**WORK REQUIRED**
Transcribe word for word only the span whose first line is the one with "return join(core, flightSolid());" and whose last line is the one with "cad_parts[node].hide_render = cad_parts[node].hide_viewport"; both of those lines belong to it.

## Start INPUT FOR THIS TASK

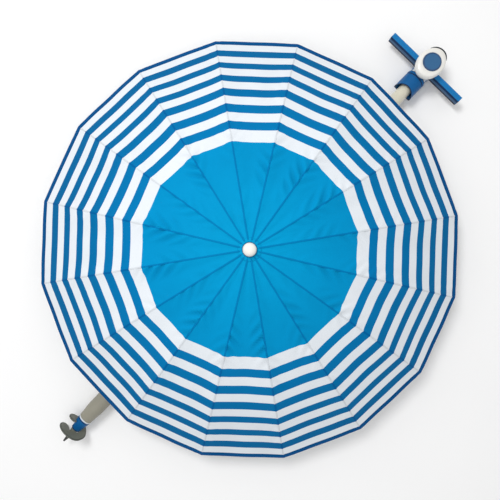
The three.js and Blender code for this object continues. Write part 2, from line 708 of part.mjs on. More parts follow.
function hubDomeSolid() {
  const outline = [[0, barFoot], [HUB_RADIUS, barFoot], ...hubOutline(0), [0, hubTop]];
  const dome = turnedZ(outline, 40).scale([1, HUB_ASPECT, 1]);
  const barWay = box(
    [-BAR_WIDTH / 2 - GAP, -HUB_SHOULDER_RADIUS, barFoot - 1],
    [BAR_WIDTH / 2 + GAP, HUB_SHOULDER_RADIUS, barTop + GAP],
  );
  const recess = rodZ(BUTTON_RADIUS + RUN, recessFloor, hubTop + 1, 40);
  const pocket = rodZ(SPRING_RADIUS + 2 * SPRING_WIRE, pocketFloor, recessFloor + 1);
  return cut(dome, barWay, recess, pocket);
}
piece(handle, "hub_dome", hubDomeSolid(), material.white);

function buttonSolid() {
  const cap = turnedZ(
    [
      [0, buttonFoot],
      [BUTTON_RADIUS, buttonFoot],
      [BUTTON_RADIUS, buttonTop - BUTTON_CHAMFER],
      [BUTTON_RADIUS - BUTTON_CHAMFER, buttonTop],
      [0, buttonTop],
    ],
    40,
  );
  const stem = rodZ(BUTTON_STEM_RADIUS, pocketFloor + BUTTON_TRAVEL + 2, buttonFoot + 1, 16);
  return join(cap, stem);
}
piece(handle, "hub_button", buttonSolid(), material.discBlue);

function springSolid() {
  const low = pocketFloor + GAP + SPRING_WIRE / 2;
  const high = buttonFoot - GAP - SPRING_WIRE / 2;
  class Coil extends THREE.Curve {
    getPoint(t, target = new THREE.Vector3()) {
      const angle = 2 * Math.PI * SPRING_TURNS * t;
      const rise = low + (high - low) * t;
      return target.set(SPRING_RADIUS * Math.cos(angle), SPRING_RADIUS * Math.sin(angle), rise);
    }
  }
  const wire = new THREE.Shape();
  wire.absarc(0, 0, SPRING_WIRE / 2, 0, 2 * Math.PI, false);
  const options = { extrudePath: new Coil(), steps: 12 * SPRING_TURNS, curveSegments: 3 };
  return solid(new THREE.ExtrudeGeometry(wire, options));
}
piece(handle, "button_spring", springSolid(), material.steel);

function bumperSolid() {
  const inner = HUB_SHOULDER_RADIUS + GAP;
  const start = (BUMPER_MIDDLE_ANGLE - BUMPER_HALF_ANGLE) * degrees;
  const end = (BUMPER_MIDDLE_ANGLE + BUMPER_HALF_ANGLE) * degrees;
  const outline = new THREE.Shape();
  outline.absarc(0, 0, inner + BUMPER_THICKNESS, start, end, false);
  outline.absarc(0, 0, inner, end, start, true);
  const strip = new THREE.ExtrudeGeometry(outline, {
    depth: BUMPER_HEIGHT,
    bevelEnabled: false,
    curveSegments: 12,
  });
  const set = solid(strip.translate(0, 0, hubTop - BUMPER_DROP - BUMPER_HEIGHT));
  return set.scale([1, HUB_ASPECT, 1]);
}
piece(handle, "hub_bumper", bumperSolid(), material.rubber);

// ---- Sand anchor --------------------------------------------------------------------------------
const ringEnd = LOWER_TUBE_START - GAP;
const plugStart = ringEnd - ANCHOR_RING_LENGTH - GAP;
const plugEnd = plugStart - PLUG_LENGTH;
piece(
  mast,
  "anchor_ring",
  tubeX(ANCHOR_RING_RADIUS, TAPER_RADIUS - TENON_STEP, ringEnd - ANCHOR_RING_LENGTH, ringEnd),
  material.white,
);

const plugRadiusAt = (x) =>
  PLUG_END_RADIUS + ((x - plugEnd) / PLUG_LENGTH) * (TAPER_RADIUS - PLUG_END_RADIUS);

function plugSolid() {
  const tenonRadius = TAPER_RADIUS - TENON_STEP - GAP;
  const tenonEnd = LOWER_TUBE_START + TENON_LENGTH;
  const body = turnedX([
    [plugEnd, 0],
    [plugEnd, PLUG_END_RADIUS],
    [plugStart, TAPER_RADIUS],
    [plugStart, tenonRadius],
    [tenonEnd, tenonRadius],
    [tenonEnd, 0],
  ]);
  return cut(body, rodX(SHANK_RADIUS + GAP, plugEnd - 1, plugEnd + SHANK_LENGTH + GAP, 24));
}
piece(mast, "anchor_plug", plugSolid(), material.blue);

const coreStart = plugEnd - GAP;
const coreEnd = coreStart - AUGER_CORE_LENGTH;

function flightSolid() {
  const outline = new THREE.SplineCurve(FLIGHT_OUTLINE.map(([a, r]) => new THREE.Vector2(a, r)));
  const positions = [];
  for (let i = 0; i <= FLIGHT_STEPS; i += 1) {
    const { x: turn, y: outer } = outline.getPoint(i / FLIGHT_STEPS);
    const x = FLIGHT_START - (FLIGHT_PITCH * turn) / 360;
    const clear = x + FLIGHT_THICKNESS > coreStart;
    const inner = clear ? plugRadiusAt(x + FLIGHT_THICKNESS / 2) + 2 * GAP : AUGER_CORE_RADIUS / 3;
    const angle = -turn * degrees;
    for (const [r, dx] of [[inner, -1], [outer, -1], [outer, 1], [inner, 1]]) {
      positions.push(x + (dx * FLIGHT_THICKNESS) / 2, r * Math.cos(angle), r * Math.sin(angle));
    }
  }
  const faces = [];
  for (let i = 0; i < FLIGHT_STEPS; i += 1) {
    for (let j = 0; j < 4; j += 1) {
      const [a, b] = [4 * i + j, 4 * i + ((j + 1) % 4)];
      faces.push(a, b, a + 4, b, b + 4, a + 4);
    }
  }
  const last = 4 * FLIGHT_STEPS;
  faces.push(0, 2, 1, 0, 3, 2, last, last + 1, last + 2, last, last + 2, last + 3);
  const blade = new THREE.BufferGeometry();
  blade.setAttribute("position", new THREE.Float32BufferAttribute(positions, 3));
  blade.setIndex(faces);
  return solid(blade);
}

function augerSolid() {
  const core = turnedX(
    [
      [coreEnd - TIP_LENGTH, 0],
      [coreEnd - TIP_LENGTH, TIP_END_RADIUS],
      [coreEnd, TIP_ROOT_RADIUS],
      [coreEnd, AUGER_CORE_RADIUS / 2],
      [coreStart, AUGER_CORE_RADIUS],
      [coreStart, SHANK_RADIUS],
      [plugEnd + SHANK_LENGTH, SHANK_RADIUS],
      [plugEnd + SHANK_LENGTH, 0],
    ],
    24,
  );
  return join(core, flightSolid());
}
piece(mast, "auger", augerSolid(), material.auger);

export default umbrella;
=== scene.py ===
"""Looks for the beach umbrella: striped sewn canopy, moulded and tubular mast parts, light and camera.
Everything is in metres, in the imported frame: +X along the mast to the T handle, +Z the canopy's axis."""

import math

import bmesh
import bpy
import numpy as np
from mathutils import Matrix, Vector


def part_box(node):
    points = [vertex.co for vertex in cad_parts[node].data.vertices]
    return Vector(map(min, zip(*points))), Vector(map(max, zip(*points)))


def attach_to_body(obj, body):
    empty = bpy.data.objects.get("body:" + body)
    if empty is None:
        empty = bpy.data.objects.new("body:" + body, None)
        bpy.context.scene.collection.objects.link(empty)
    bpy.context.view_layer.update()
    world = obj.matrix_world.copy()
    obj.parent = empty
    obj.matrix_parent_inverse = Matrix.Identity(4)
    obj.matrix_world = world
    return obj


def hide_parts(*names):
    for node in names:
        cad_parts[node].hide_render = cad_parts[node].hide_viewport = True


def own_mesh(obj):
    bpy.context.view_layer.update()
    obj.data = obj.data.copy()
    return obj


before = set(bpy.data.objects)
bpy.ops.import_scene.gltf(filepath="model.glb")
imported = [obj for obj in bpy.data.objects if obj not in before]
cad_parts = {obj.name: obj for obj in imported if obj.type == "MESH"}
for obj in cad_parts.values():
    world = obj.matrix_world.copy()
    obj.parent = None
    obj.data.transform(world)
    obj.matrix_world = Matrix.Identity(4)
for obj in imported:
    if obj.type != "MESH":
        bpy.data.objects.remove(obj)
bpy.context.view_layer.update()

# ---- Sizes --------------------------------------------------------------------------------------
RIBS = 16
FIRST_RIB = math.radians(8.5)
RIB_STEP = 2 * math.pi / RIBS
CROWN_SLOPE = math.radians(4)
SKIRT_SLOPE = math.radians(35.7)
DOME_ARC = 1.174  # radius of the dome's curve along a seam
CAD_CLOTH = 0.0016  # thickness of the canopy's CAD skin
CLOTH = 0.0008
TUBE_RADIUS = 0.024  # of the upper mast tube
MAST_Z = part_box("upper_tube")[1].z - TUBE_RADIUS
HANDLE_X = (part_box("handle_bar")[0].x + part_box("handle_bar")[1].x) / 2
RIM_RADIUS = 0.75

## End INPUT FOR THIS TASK
## Start INPUT FOR THIS TASK

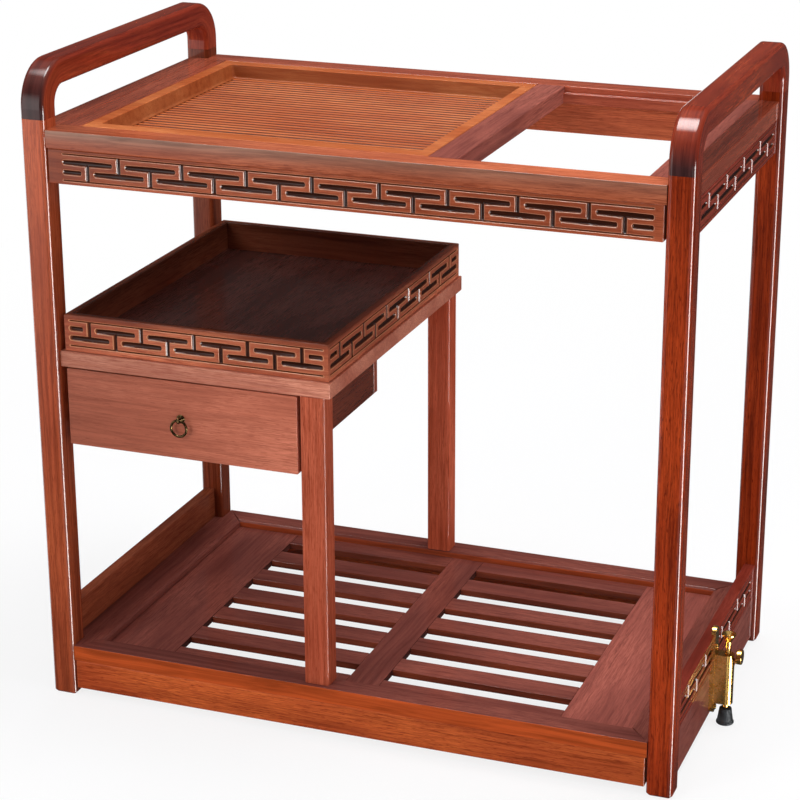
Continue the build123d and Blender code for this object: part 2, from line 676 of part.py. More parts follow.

## End INPUT FOR THIS TASK

**TASK ANSWER**
  return join(core, flightSolid());
}
piece(mast, "auger", augerSolid(), material.auger);

export default umbrella;
=== scene.py ===
"""Looks for the beach umbrella: striped sewn canopy, moulded and tubular mast parts, light and camera.
Everything is in metres, in the imported frame: +X along the mast to the T handle, +Z the canopy's axis."""

import math

import bmesh
import bpy
import numpy as np
from mathutils import Matrix, Vector


def part_box(node):
    points = [vertex.co for vertex in cad_parts[node].data.vertices]
    return Vector(map(min, zip(*points))), Vector(map(max, zip(*points)))


def attach_to_body(obj, body):
    empty = bpy.data.objects.get("body:" + body)
    if empty is None:
        empty = bpy.data.objects.new("body:" + body, None)
        bpy.context.scene.collection.objects.link(empty)
    bpy.context.view_layer.update()
    world = obj.matrix_world.copy()
    obj.parent = empty
    obj.matrix_parent_inverse = Matrix.Identity(4)
    obj.matrix_world = world
    return obj


def hide_parts(*names):
    for node in names:
        cad_parts[node].hide_render = cad_parts[node].hide_viewport = True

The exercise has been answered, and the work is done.